## JOB
Take the material below and write it all out again exactly.
---------- GIVEN DATA ----------
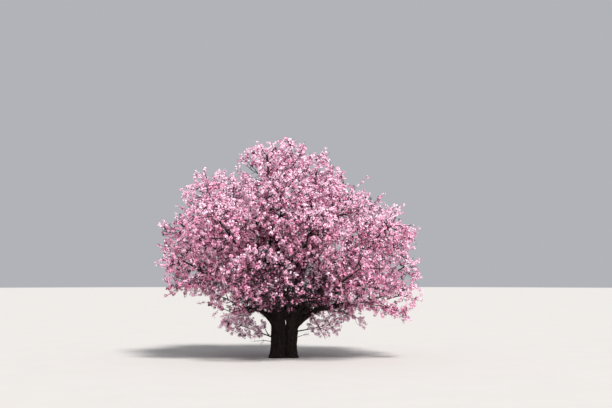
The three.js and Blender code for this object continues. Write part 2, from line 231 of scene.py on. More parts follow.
# Hollows in the crown's outline and gaps in it, as the photo shows them: the middle across and up, and half
# the width and height. They go right through the crown from front to back.
HOLLOWS = np.array((
    (2560, 6440, 430, 430), (3170, 6010, 260, 340), (1940, 7160, 420, 250), (1150, 7570, 300, 240),
    (-1400, 6840, 310, 270), (-1090, 6600, 210, 230), (-930, 6190, 110, 240), (4320, 4970, 340, 240),
    (-4210, 5180, 350, 310), (-4430, 3020, 260, 300),
))

# Limbs that hang or trail out of a mass: where along its bough they start, where they end, how steeply they
# leave and end in degrees, their radii, and how far off their flowering twigs stand and how many there are.
Trail = namedtuple("Trail", "mass start end slopes radius reach twigs")
TRAILS = (
    Trail("skirt_5", 0.46, (2790, -520, 1330), (-8, -28), (36, 12), 300, 34),
    Trail("skirt_5", 0.93, (4380, -760, 1480), (-4, -34), (26, 9), 290, 40),
    Trail("skirt_5", 0.5, (3400, -1080, 1980), (-2, -6), (24, 9), 260, 44),
    Trail("low_5", 0.92, (-3960, -1250, 2300), (-12, -42), (22, 8), 290, 36),
    Trail("middle_1", 0.94, (4080, 150, 5420), (40, 66), (20, 8), 270, 30),
    Trail("skirt_1", 0.6, (2230, 1290, 1390), (-10, -34), (28, 9), 300, 30),
    Trail("skirt_3", 0.72, (-2150, -560, 1230), (-14, -30), (28, 9), 320, 44),
    Trail("skirt_2", 0.75, (-1500, 1830, 1420), (-12, -34), (26, 9), 300, 34),
)
TRAIL_SHARES = (0.1, 0.4, 1.0)
TRAIL_START = 0.3
TRAIL_DROOP = 0.2
TRAIL_EDGE = 0.95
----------
## EXERCISE ANSWER
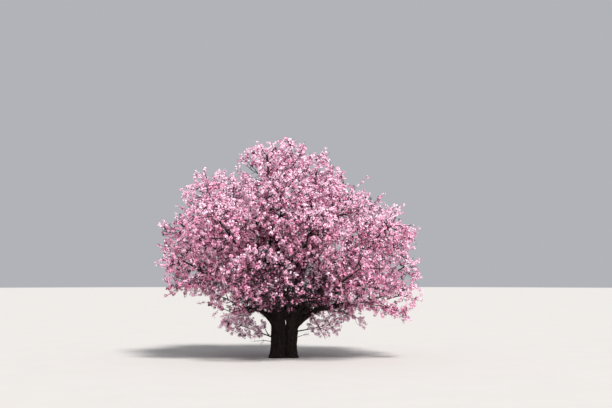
The three.js and Blender code for this object continues. Write part 2, from line 231 of scene.py on. More parts follow.
# Hollows in the crown's outline and gaps in it, as the photo shows them: the middle across and up, and half
# the width and height. They go right through the crown from front to back.
HOLLOWS = np.array((
    (2560, 6440, 430, 430), (3170, 6010, 260, 340), (1940, 7160, 420, 250), (1150, 7570, 300, 240),
    (-1400, 6840, 310, 270), (-1090, 6600, 210, 230), (-930, 6190, 110, 240), (4320, 4970, 340, 240),
    (-4210, 5180, 350, 310), (-4430, 3020, 260, 300),
))

# Limbs that hang or trail out of a mass: where along its bough they start, where they end, how steeply they
# leave and end in degrees, their radii, and how far off their flowering twigs stand and how many there are.
Trail = namedtuple("Trail", "mass start end slopes radius reach twigs")
TRAILS = (
    Trail("skirt_5", 0.46, (2790, -520, 1330), (-8, -28), (36, 12), 300, 34),
    Trail("skirt_5", 0.93, (4380, -760, 1480), (-4, -34), (26, 9), 290, 40),
    Trail("skirt_5", 0.5, (3400, -1080, 1980), (-2, -6), (24, 9), 260, 44),
    Trail("low_5", 0.92, (-3960, -1250, 2300), (-12, -42), (22, 8), 290, 36),
    Trail("middle_1", 0.94, (4080, 150, 5420), (40, 66), (20, 8), 270, 30),
    Trail("skirt_1", 0.6, (2230, 1290, 1390), (-10, -34), (28, 9), 300, 30),
    Trail("skirt_3", 0.72, (-2150, -560, 1230), (-14, -30), (28, 9), 320, 44),
    Trail("skirt_2", 0.75, (-1500, 1830, 1420), (-12, -34), (26, 9), 300, 34),
)
TRAIL_SHARES = (0.1, 0.4, 1.0)
TRAIL_START = 0.3
TRAIL_DROOP = 0.2
TRAIL_EDGE = 0.95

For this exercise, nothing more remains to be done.